Qual a importãncia de referir défices também nesta área?
É que aparentemente estes sectores - agenciamento, produção de eventos e meios de comunicação - apenas seguem uma permissa muito simples, tipo físico-química "acção-reacção": "oferecemos, mostramos e divulgamos aquilo que se faz e que supostamente se quer ouvir. "
Assim á partida estão apenas a cumprir a sua função elementar e para a qual foram destinados.
Pois...
C- Por outro lado, no que se refere aos próprios músicos, aproveitando a definição da wikipédia, mantenho a convicção forte de que existe então também um défice assinalável no entendimento das diferentes actividades musicais: tocar*, compôr, escrever, reger e leccionar...
Há quem esteja convicto de que esta minha convicção é uma heresia, uma blasfémia ...
Pois não me importo mesmo nada de ser condenado à fogueira.
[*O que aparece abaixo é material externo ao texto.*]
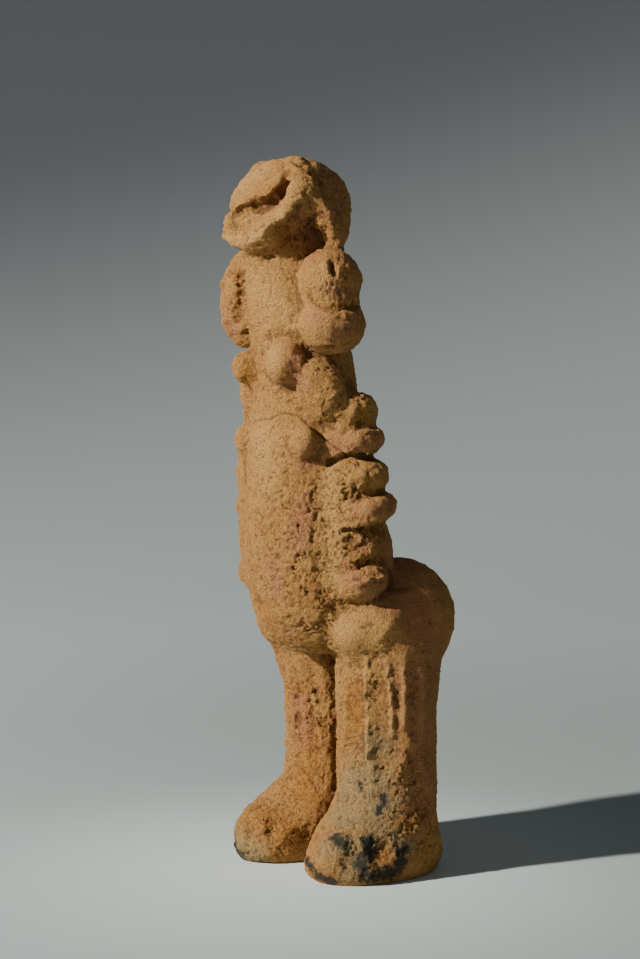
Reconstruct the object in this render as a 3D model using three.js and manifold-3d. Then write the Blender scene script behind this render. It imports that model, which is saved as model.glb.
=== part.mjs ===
// A hand-modelled standing figure of fired clay, about 245 mm tall, in millimetres.
// It faces -Y with its left side at +X, and stands on the flat soles of both feet at z = 0.
// The whole figure is one solid: its limbs, rolls and pellets were pressed together before firing.
import * as THREE from "three";
import { mergeVertices } from "three/addons/utils/BufferGeometryUtils.js";
import Module from "manifold-3d";

const wasm = await Module();
wasm.setup();

// Driving dimensions. Y is measured from the line between the two shins, and negative is forward.
const LEG_X = 20; // half the distance between the leg centres
const TRUNK_Y = -24.5; // the trunk's centre stands this far in front of the shins
const ARM = { x: 24, y: -21.5, turn: 2.2 }; // the trunk is turned, so the left arm is further back
const HEAD = { y: -29.5, z: 228.5, halfWidth: 17.5, halfDepth: 22.5, halfHeight: 15.5 };
const FACE = { x: 1, y: -42, z: 228, tilt: 33, halfWidth: 17.5, halfHeight: 15.5, depth: 15 };
const SIDES = [1, -1]; // the figure's left, then its right

const { degToRad, radToDeg, clamp } = THREE.MathUtils;

// A closed mesh with merged corners, as a solid that can be joined and cut.
function solid(geometry) {
  const bare = geometry.clone();
  bare.deleteAttribute("normal");
  bare.deleteAttribute("uv");
  const merged = mergeVertices(bare, 1e-4);
  return new wasm.Manifold(
    new wasm.Mesh({
      numProp: 3,
      vertProperties: new Float32Array(merged.attributes.position.array),
      triVerts: new Uint32Array(merged.index.array),
    }),
  );
}

// One named size of all the stations, as a smooth function of the share t of the length.
function smooth(stations, name) {
  const last = stations.length - 1;
  const points = stations.map((s, i) => new THREE.Vector2(i / last, s[name]));
  const curve = new THREE.SplineCurve(points);
  return (t) => curve.getPoint(t).y;
}

// A lump of clay that rises through its stations. Each station has its height z, its centre x and y,
// its half width, and how far it reaches in front of the centre and behind it. Both ends are flat.
// relief(angle, z) adds to the reach: the angle is in degrees from the front towards the figure's left.
function column(stations, { around = 24, along = 24, relief = () => 0 } = {}) {
  const names = ["z", "x", "y", "half", "front", "back"];
  const [z, x, y, half, front, back] = names.map((name) => smooth(stations, name));
  const geometry = new THREE.SphereGeometry(1, around, along);
  const p = geometry.attributes.position;
  const v = new THREE.Vector3();
  for (let i = 0; i < p.count; i++) {
    v.fromBufferAttribute(p, i);
    const reach = Math.hypot(v.x, v.z) < 1e-6 ? 0 : 1;
    const ring = (Math.acos(clamp(-v.y, -1, 1)) / Math.PI) * along;
    const t = clamp((ring - 1) / (along - 2), 0, 1);
    const angle = reach ? Math.atan2(v.x, v.z) : 0;
    const extra = reach * relief(radToDeg(angle), z(t));
    const depth = Math.cos(angle) > 0 ? front(t) : back(t);
    p.setXYZ(
      i,
      x(t) + Math.sin(angle) * reach * (half(t) + extra),
      y(t) - Math.cos(angle) * reach * (depth + extra),
      z(t),
    );
  }
  return solid(geometry);
}

// An ellipsoid of clay at a place, with its three half sizes, turned about X, Y and Z in degrees.
// A fullness below 1 makes its sides upright, like those of a roll of clay.
function lump(place, halves, turn = [0, 0, 0], around = 13, along = 8, fullness = 1) {
  const geometry = new THREE.SphereGeometry(1, around, along);
  geometry.rotateX(Math.PI / 2);
  const p = geometry.attributes.position;
  for (let i = 0; i < p.count; i++) {
    const reach = Math.hypot(p.getX(i), p.getY(i));
    const grown = reach < 1e-6 ? 0 : reach ** (fullness - 1);
    p.setXY(i, p.getX(i) * grown, p.getY(i) * grown);
  }
  geometry.scale(...halves);
  const rotation = new THREE.Euler(...turn.map(degToRad));
  geometry.applyMatrix4(new THREE.Matrix4().makeRotationFromEuler(rotation));
  geometry.translate(...place);
  return solid(geometry);
}

// A strap of clay laid along a smooth curve through its points.
function strap(points, radius, steps = 12) {
  const path = new THREE.CatmullRomCurve3(points.map((q) => new THREE.Vector3(...q)));
  const section = new THREE.Shape();
  section.absarc(0, 0, radius, 0, 2 * Math.PI);
  const options = { steps, curveSegments: 4, bevelEnabled: false, extrudePath: path };
  return solid(new THREE.ExtrudeGeometry(section, options));
}

// A leg with its foot, from the flat sole to the top of the thigh. Upright ridges are pinched
// into the shin; each stands at its angle from the front towards the figure's left.
function leg(side) {
  const far = side < 0;
  const thin = far ? 2 : 0;
  const y = far ? 0 : -3.5;
  const shinX = far ? LEG_X - 2.5 : LEG_X;
  const ridges = far ? [-90, -60, -30, 0, 20, 50] : [-60, -30, 0, 30, 70, 90];
  const toe = far ? 2 : 0;
  const stations = [
    { z: 0, y: -8.5, half: 15.5, front: 24.5 + toe, back: 24 },
    { z: 4, y: -8.5, half: 17.6, front: 27.5 + toe, back: 26.5 },
    { z: 9, y: -8, half: 18, front: 27.5 + toe, back: 25.5 },
    { z: 14, y: -7, half: 17.6, front: 25.5 + toe, back: 22.5 },
    { z: 19, y: -5.5, half: 17, front: 22, back: 20.5 },
    { z: 27, x: shinX, y, half: 16.8 - thin, front: 18.3 - thin, back: 17.5 - thin },
    { z: 37, x: shinX, y, half: 16.8 - thin, front: 16.8 - thin, back: 17 - thin },
    { z: 50, x: shinX, y, half: 17 - thin, front: 16.8 - thin, back: 17.2 - thin },
    { z: 64, x: shinX, y, half: 17.4 - thin, front: 17.2 - thin, back: 17.8 - thin },
    { z: 77, y: -3, half: 18, front: 18, back: 18.5 },
    { z: 88, y: -3, half: 17.5, front: 17.5, back: 18.5 },
    { z: 97, y: -3, half: 14, front: 14, back: 14 },
  ].map((s) => ({ ...s, x: side * (s.x ?? LEG_X) }));
  const relief = (angle, z) => {
    const rise = clamp(Math.min((z - 30) / 8, (74 - z) / 4), 0, 1);
    const crest = Math.max(...ridges.map((r) => 1 - Math.abs(angle - r) / 10));
    return 1.6 * rise * Math.max(crest, 0);
  };
  return column(stations, { around: 36, along: 15, relief });
}

// The thigh's round front, which overhangs the ridged shin, and the buttock behind it.
const thigh = (side) => lump([side * 19.5, -9, 85.5], [18, 18, 14.5], [10, 0, 0], 15, 8);
const buttock = (side) => lump([side * 18, 3.2, 86.5], [20, 20, 21], [0, 0, 0], 16, 9);

// The hips join the thighs, the buttocks and the trunk, and close the crotch at z = 74.
const hips = () => lump([0, -8, 91], [26, 19, 17], [0, 0, 0], 12, 7);

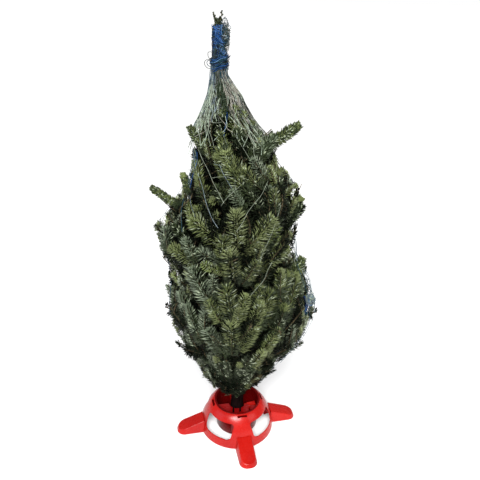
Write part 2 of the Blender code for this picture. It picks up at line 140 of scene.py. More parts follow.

Galileus e Copérnicos não são novidade...
*Tocar - neste particular abro uma excepção quanto à questão do défice, porque temos um país de excelentes músicos-executantes. E são cada vez mais!
Que se diga convictamente . Porque se diz com toda a justiça !
Contudo, julgo não estar a criar um novo termo ou conceito na música quando escrevo "músicos-executantes"...
E se estiver, então mais á frente no tempo poderei explanar esta ideia ...
Estarei a querer implementar uma distinção?...
Uma pista : os ingleses e os americanos têm os termos "player" e "musician", e usam-nos em circunstâncias, situações e momentos distintos...
Pois é... lá é assim...
A ordem aqui expressa é completamente aleatória, e não seguiu qualquer critério ou atribuição de importância aos 3 parâmetros.
Porque será mais ou menos entendível que esta questão constitui uma verdadeira pescadinha de rabo na boca.
É sobre este ABC da Música que me debruçarei nos próximos posts.